Thanks for the feedback! I feel bad you went through the effort to explain yourself that thoroughly, since I've actually already done the math myself. I could go into detail as to how I approached it and why, but that's a blog post unto itself (literally, I've got it written up and everything). So I'll just see if I can recall off the top of my head the major ways I'm addressing the issues you point out. . .

-Well, resolve points help balance things by insuring you can't cast an endless number of max-result spells. And they're tied to a different ability score than the one you use on checks.

-No, you can't take 10 on checks to cast spells. One way the system compensates for this is that most full casters get some way of casting spells dependably- the best in a D&D-based set of classes will likely be the wizard, who prepares spells just like he does in D&D fluff- they're ready to be cast with a simple mental trigger. Crunch-wise this means that he's already made the check and can now automatically cast the spell once per encounter, the drawback being that his starting resolve points are reduced by the spell's cost.

-Without the associated talent tree you're never going to get far; at level 20 you'll still be topping out at level 7 (or level 3 by D&D standards) spells unless you invest extra effort. In other words, you'll be a low-end caster like a paladin.

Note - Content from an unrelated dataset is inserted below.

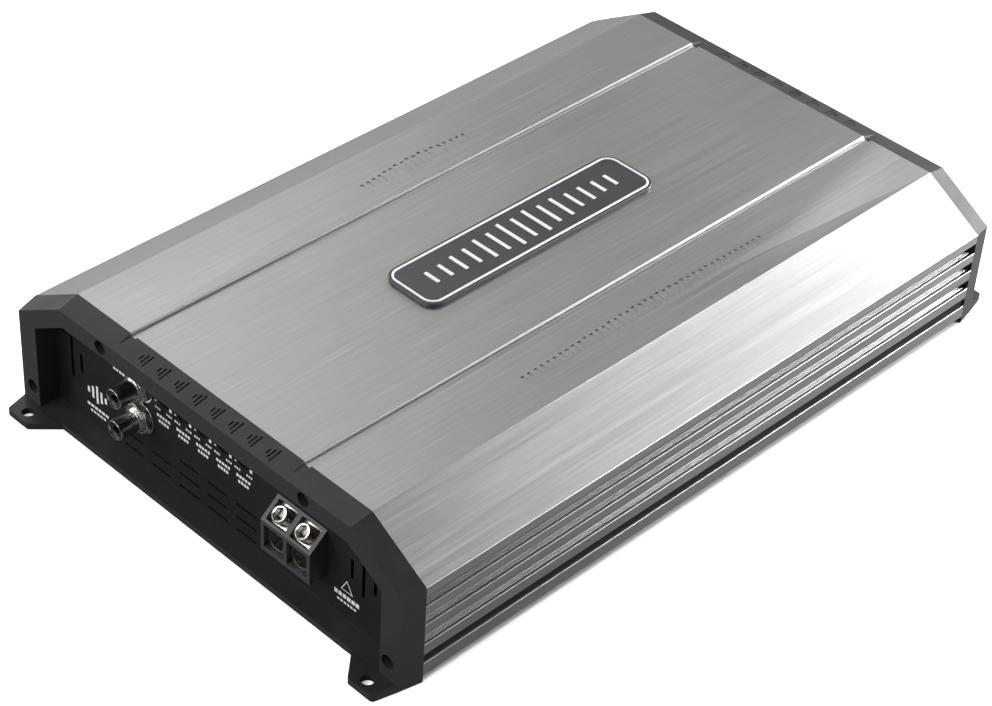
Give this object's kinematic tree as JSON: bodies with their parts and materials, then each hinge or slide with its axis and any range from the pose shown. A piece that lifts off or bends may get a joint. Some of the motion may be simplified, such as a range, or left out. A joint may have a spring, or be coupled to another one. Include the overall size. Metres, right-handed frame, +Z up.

-The big thing is that d20 Rethought is going to have a result cap on die rolls, one that rises based off your level and several other one-time bonuses. There's ways to raise this limit but you'll need a Dramatic Crit (action point and confirmation roll) to ignore it. At the moment a min-maxed mage-type can get the maximum possible result 35% of the time at level 1 and 55% of the time at level 20 (which is a level 16 spell, but he can go further with an action point or vp+rp expenditure).

I think that's all the major factors. Sorry again- I wasn't meaning to imply that I hadn't done the math yet, just that I was asking you to take my word that I'd gotten it workable.

Anonymous said...

no problem, I enjoy this sort of mental exercise anyway.

At least now I'll have a better understanding when I comment on future D20 rethought.